According to the studies referenced in the book, the primary focus of math instruction in the United States from elementary school through high school is on memorization and practice. Some of the key pieces of instruction in the U.S. classrooms were: call and response ( problem/answer) , math as a solitary activity, practice of large groups of problems both in the classroom and for homework, there was one chance to get it right, and students learn to rely on the teacher for the right answer. By contrast the Japanese classrooms focused on: conceptual think ( less memorizing), time to think and experiment with different approaches (many fewer problems -3 in a fifty minute period), collaboration, students were required to reason and prove answers, they worked on complex problems ( but not contrived problems), and “unsuccessful attempts were stepping stones to a solution” (Please do take the time to read the whole article)

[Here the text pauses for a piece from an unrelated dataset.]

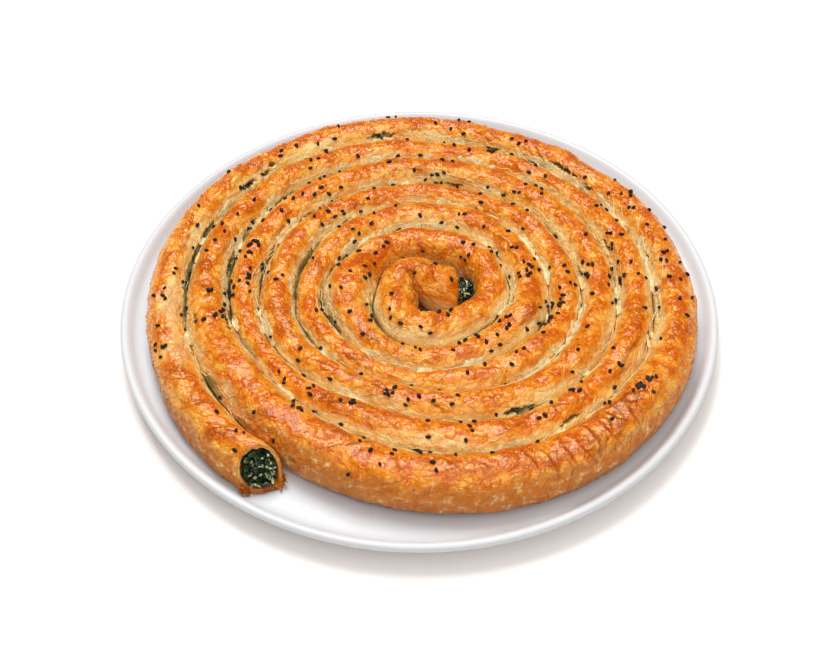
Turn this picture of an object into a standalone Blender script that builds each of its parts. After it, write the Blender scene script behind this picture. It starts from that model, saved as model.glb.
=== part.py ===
"""Spanakopita pie: one long filled pastry roll laid in a flat coil on its round plate.

Three sub-parts in metres, +Z up, with the origin under the middle of the plate:
the glazed plate, the hollow pastry roll, and the spinach and feta filling inside it,
which shows at the roll's two open ends.
"""
import math

import bmesh
import bpy
from mathutils import Vector

# ---------------------------------------------------------------- plate
PLATE_RADIUS = 0.175
PLATE_HEIGHT = 0.017
WELL_HEIGHT = 0.011
WELL_RADIUS = 0.162
FOOT_RADIUS = 0.108
FOOT_WIDTH = 0.005
FOOT_HEIGHT = 0.005
PLATE_SEGMENTS = 64

# ---------------------------------------------------------------- coil, seen from above
COIL_CENTRE = Vector((0.010, -0.0007))
REST_GAP = 0.0003
TURN_GAP = 0.0006
FIRST_TURN = -0.5
LAST_TURN = 5.647
STEPS_PER_TURN = 24
GROOVE_START = 0.0252
PITCH = 0.0210
# Every groove leans from a true spiral: sideways and lengthways by the first pair,
# oval by the second pair, each as (at the middle, added with every turn outwards).
LEAN_X = (-0.0039, -0.0001)
LEAN_Y = (0.0012, -0.0003)
OVAL = (0.0007, 0.0)
OVAL_SKEW = (0.0006, -0.0004)
# Where the hand that coiled the roll pushed a groove in (-) or let it out (+):
# turn, metres, and how far along the coil it reaches, in turns.
HAND_PUSHES = (
    (-0.45, -0.0085, 0.08),
    (0.50, -0.0040, 0.07),
    (0.70, 0.0050, 0.09),
    (1.50, 0.0050, 0.07),
    (1.95, 0.0030, 0.08),
    (2.20, 0.0020, 0.10),
    (2.70, -0.0080, 0.09),
    (3.25, -0.0020, 0.10),
    (3.68, -0.0100, 0.09),
    (4.62, -0.0100, 0.12),
    (5.20, -0.0030, 0.12),
    (5.78, 0.0060, 0.09),
    (5.92, 0.0060, 0.09),
    (6.20, -0.0035, 0.10),
    (6.60, 0.0025, 0.10),
)

# ---------------------------------------------------------------- roll
SECTION_POINTS = 11
CORE_POINTS = 7
WALL = 0.003
CORE_GAP = 0.0004
CROWN_BASE = 0.0125
CROWN_PER_WIDTH = 0.58
CORE_RECESS = 0.0012

# The inner end folds back into the hole in the middle and stops in an open knob.
# x, y from the coil's centre, half width and height of the roll there.
INNER_HOOK = (
    (0.0140, 0.0005, 0.0095, 0.0225),
    (0.0075, 0.0015, 0.0115, 0.0260),
    (0.0010, 0.0048, 0.0112, 0.0265),
    (-0.0060, 0.0112, 0.0095, 0.0255),
    (-0.0135, 0.0145, 0.0090, 0.0260),
    (-0.0210, 0.0114, 0.0093, 0.0265),
    (-0.0240, 0.0040, 0.0105, 0.0260),
)
HOOK_STEPS = 2

# The outer end leaves the coil a little, and is cut on a slant that faces up and out.
END_LEAVES = 0.002
END_BLEND = 0.11
CUT_HEADING = math.radians(-74.0)
CUT_LEAN = math.tan(math.radians(30.0))
END_HALF_WIDTH = 0.0128
END_HEIGHT = 0.0245


def clear_objects():
    for old in list(bpy.data.objects):
        bpy.data.objects.remove(old, do_unlink=True)


def make_material(name, color, roughness, metallic=0.0):
    material = bpy.data.materials.new(name)
    material.use_nodes = True
    shader = material.node_tree.nodes["Principled BSDF"]
    shader.inputs["Base Color"].default_value = (*color, 1.0)
    shader.inputs["Roughness"].default_value = roughness
    shader.inputs["Metallic"].default_value = metallic
    material.diffuse_color = (*color, 1.0)
    return material


def add_object(name, bm, material, crease_degrees):
    bmesh.ops.recalc_face_normals(bm, faces=bm.faces)
    mesh = bpy.data.meshes.new(name)
    bm.to_mesh(mesh)
    bm.free()
    mesh.shade_smooth()
    mesh.set_sharp_from_angle(angle=math.radians(crease_degrees))
    mesh.materials.append(material)
    piece = bpy.data.objects.new(name, mesh)
    bpy.context.scene.collection.objects.link(piece)
    return piece


# ---------------------------------------------------------------- plate

def plate_profile():
    """Radius and height from the underside's middle, round the lip, to the well's middle."""
    foot_in = FOOT_RADIUS - FOOT_WIDTH
    lip = PLATE_RADIUS
    top = PLATE_HEIGHT
    return (
        (0.0, FOOT_HEIGHT),
        (foot_in - 0.002, FOOT_HEIGHT),
        (foot_in, 0.0),
        (FOOT_RADIUS, 0.0),
        (FOOT_RADIUS + 0.003, FOOT_HEIGHT - 0.001),
        (lip - 0.033, FOOT_HEIGHT + 0.0012),
        (lip - 0.007, top - 0.0072),
        (lip - 0.0014, top - 0.0054),
        (lip, top - 0.003),
        (lip - 0.0008, top - 0.0008),
        (lip - 0.0028, top),
        (lip - 0.0050, top - 0.0010),
        (lip - 0.0065, top - 0.0034),
        (lip - 0.0090, WELL_HEIGHT + 0.0005),
        (WELL_RADIUS, WELL_HEIGHT),
        (0.0, WELL_HEIGHT),
    )


def make_plate():
    bm = bmesh.new()
    line = [bm.verts.new((radius, 0.0, height)) for radius, height in plate_profile()]
    edges = [bm.edges.new(pair) for pair in zip(line, line[1:])]
    bmesh.ops.spin(
        bm,
        geom=line + edges,
        cent=(0.0, 0.0, 0.0),
        axis=(0.0, 0.0, 1.0),
        angle=2.0 * math.pi,
        steps=PLATE_SEGMENTS,
    )
    bmesh.ops.remove_doubles(bm, verts=bm.verts, dist=0.00002)
    glaze = make_material("white_glaze", (0.86, 0.86, 0.87), 0.12)
    return add_object("serving_plate", bm, glaze, 50.0)


# ---------------------------------------------------------------- coil

def groove_radius(turn):
    """Distance from the coil's centre to the groove on the roll's inner side."""
    angle = 2.0 * math.pi * turn
    radius = GROOVE_START + PITCH * turn
    radius += (LEAN_X[0] + LEAN_X[1] * turn) * math.cos(angle)
    radius += (LEAN_Y[0] + LEAN_Y[1] * turn) * math.sin(angle)
    radius += (OVAL[0] + OVAL[1] * turn) * math.cos(2.0 * angle)
    radius += (OVAL_SKEW[0] + OVAL_SKEW[1] * turn) * math.sin(2.0 * angle)
    for place, push, reach in HAND_PUSHES:
        radius += push * math.exp(-(((turn - place) / reach) ** 2))
    return radius


def crown_height(half_width):
    """A wide roll also stands taller."""
    return CROWN_BASE + CROWN_PER_WIDTH * 2.0 * half_width


def coil_station(turn):
    """Centre, outward direction, half width and height of the roll at a turn."""
    angle = 2.0 * math.pi * turn
    outward = Vector((math.cos(angle), math.sin(angle)))
    inner = groove_radius(turn) + TURN_GAP / 2.0
    outer = groove_radius(turn + 1.0) - TURN_GAP / 2.0
    half_width = (outer - inner) / 2.0
    centre = COIL_CENTRE + outward * (inner + outer) / 2.0
    height = crown_height(half_width)
    lean = 0.0

    left = LAST_TURN - turn
    if left < END_BLEND:
        share = 1.0 - left / END_BLEND
        share = share * share * (3.0 - 2.0 * share)
        cut_outward = Vector((math.sin(CUT_HEADING), -math.cos(CUT_HEADING)))
        centre = centre + outward * (END_LEAVES * share)
        outward = outward.lerp(cut_outward, share).normalized()
        half_width += (END_HALF_WIDTH - half_width) * share
        height += (END_HEIGHT - height) * share
        lean = CUT_LEAN * share
    return centre, outward, half_width, height, lean


def smooth_between(before, start, end, after, share):
    """Catmull-Rom blend of four equal-length tuples."""
    values = []
    for a, b, c, d in zip(before, start, end, after):
        linear = c - a
        square = 2.0 * a - 5.0 * b + 4.0 * c - d
        cube = 3.0 * b - a - 3.0 * c + d
        values.append(b + 0.5 * share * (linear + share * (square + share * cube)))
    return values


def hook_stations():
    """The folded inner end, from its open knob to where the coil proper begins."""
    centre, outward, half_width, height, lean = coil_station(FIRST_TURN)
    joint = centre - COIL_CENTRE
    first_step = coil_station(FIRST_TURN + 1.0 / STEPS_PER_TURN)[0] - COIL_CENTRE
    points = list(INNER_HOOK)
    points.append((joint.x, joint.y, half_width, height))
    points.append((first_step.x, first_step.y, half_width, height))
    points.insert(0, tuple(2.0 * a - b for a, b in zip(points[0], points[1])))

    samples = []
    for index in range(1, len(points) - 2):
        for step in range(HOOK_STEPS):
            samples.append(smooth_between(*points[index - 1:index + 3], step / HOOK_STEPS))
    samples.append(points[-2])

    stations = []
    for index in range(len(samples) - 1):
        ahead = Vector(samples[index + 1][:2])
        behind = Vector(samples[max(index - 1, 0)][:2])
        heading = (ahead - behind).normalized()
        side = Vector((heading.y, -heading.x))
        spot = COIL_CENTRE + Vector(samples[index][:2])
        stations.append((spot, side, samples[index][2], samples[index][3], 0.0))
    return stations


def all_stations():
    stations = hook_stations()
    turn = FIRST_TURN
    while turn < LAST_TURN - 0.25 / STEPS_PER_TURN:
        stations.append(coil_station(turn))
        turn += 1.0 / STEPS_PER_TURN
    stations.append(coil_station(LAST_TURN))
    return stations


def section_outline(half_width, height, inset, count):
    """Across and up values of a loaf-shaped section: round crown, flat base."""
    waist = 0.46 * height
    outline = []
    for index in range(count):
        angle = math.radians(-90.0 + 360.0 * (index + 0.5) / count)
        side = math.cos(angle)
        rise = math.sin(angle)
        across = (half_width - inset) * math.copysign(abs(side) ** 0.82, side)
        if rise > 0.0:
            up = waist + (height - inset - waist) * rise ** 0.92
        else:
            up = waist - (waist - inset) * min(1.0, 1.03 * abs(rise) ** 0.35)
        outline.append((across, up))
    return outline


def add_rings(bm, stations, inset, count):
    """One ring of vertices per station, leaned where the end is cut on a slant."""
    base = WELL_HEIGHT + REST_GAP
    rings = []
    for centre, outward, half_width, height, lean in stations:
        heading = Vector((-outward.y, outward.x))
        ring = []
        for across, up in section_outline(half_width, height, inset, count):
            along = -lean * (up - height / 2.0)
            spot = centre + outward * across + heading * along
            ring.append(bm.verts.new((spot.x, spot.y, base + up)))
        rings.append(ring)
    return rings


def skin_rings(bm, rings):
    """Triangles with one diagonal throughout, so nested skins keep their distance."""
    for near, far in zip(rings, rings[1:]):
        for index in range(len(near)):
            follow = (index + 1) % len(near)
            bm.faces.new((near[index], near[follow], far[follow]))
            bm.faces.new((near[index], far[follow], far[index]))


def stitch_rings(bm, outer, inner):
    """Close the pastry's cut edge between its outside and its inside."""
    done_out = 0
    done_in = 0
    while done_out < len(outer) or done_in < len(inner):
        here_out = outer[done_out % len(outer)]
        here_in = inner[done_in % len(inner)]
        if (done_out + 1) / len(outer) <= (done_in + 1) / len(inner):
            done_out += 1
            bm.faces.new((here_out, outer[done_out % len(outer)], here_in))
        else:
            done_in += 1
            bm.faces.new((here_out, inner[done_in % len(inner)], here_in))


def make_pastry(stations):
    bm = bmesh.new()
    outside = add_rings(bm, stations, 0.0, SECTION_POINTS)
    inside = add_rings(bm, stations, WALL, CORE_POINTS)
    skin_rings(bm, outside)
    skin_rings(bm, inside)
    stitch_rings(bm, outside[0], inside[0])
    stitch_rings(bm, outside[-1], inside[-1])
    crust = make_material("baked_phyllo", (0.86, 0.47, 0.17), 0.32)
    return add_object("pastry_coil", bm, crust, 60.0)


def draw_back(ring, next_ring, distance):
    """Pull an end ring back along the roll."""
    for vertex, neighbour in zip(ring, next_ring):
        vertex.co += (neighbour.co - vertex.co).normalized() * distance


def make_filling(stations):
    bm = bmesh.new()
    rings = add_rings(bm, stations, WALL + CORE_GAP, CORE_POINTS)
    draw_back(rings[0], rings[1], CORE_RECESS)
    draw_back(rings[-1], rings[-2], CORE_RECESS)
    skin_rings(bm, rings)
    bm.faces.new(rings[0])
    bm.faces.new(rings[-1])
    greens = make_material("spinach_and_feta", (0.07, 0.12, 0.05), 0.40)
    return add_object("spinach_filling", bm, greens, 60.0)


def main():
    clear_objects()
    stations = all_stations()
    make_plate()
    make_pastry(stations)
    make_filling(stations)


main()
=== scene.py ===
import math
import bpy
import numpy as np
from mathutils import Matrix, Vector


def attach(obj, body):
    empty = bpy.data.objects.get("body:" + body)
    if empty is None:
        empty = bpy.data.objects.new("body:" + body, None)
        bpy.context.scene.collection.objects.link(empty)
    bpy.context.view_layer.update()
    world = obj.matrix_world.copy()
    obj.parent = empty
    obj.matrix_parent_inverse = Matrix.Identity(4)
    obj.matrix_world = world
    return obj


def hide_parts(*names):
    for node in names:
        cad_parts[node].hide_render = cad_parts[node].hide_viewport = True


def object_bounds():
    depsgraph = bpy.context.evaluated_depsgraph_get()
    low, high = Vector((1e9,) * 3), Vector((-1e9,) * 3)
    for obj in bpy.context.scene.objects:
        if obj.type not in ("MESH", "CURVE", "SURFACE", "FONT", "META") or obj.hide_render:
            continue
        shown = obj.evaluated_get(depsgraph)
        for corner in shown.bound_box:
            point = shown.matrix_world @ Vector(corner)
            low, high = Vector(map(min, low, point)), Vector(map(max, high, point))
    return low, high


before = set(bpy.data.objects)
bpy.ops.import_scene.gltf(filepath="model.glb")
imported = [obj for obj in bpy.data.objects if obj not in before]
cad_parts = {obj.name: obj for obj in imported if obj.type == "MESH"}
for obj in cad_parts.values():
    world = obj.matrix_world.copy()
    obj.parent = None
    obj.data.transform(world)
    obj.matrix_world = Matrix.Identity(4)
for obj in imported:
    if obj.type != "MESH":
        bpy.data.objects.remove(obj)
cadLow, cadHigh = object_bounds()
print("frame loaded", [round(v, 4) for v in cadHigh - cadLow])

mm = 0.001
upwards = np.array([0.0, 0.0, 1.0])


# small number helpers

def smoothStep(low, high, x):
    t = np.clip((x - low) / (high - low), 0.0, 1.0)
    return t * t * (3.0 - 2.0 * t)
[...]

I think most people will agree with the article in theory,and on one level or another we have probably discussed similar ideas in our math departments but the correct answer is still king. Why does our math instruction stop there? It would be easy to give a litany of excuses from standardized testing or time constraints to inadequate training/professional development but if we do acknowledge the efficacy of these pedagogues then as administrators how can we effect change? Collaborative honest and open discussion of our current programs, realignment of our goals and permission for the faculty to be risk takers as well as support and encouragement are perhaps the key components.
In the end though, it is not about knowing that there are better ways, it is about a willingness to be transparent in our classrooms and open about our instructional practices. To my way of thinking, this is the culture we need to cultivate and is the culture that supports on going school improvement.
by Barbara Barreda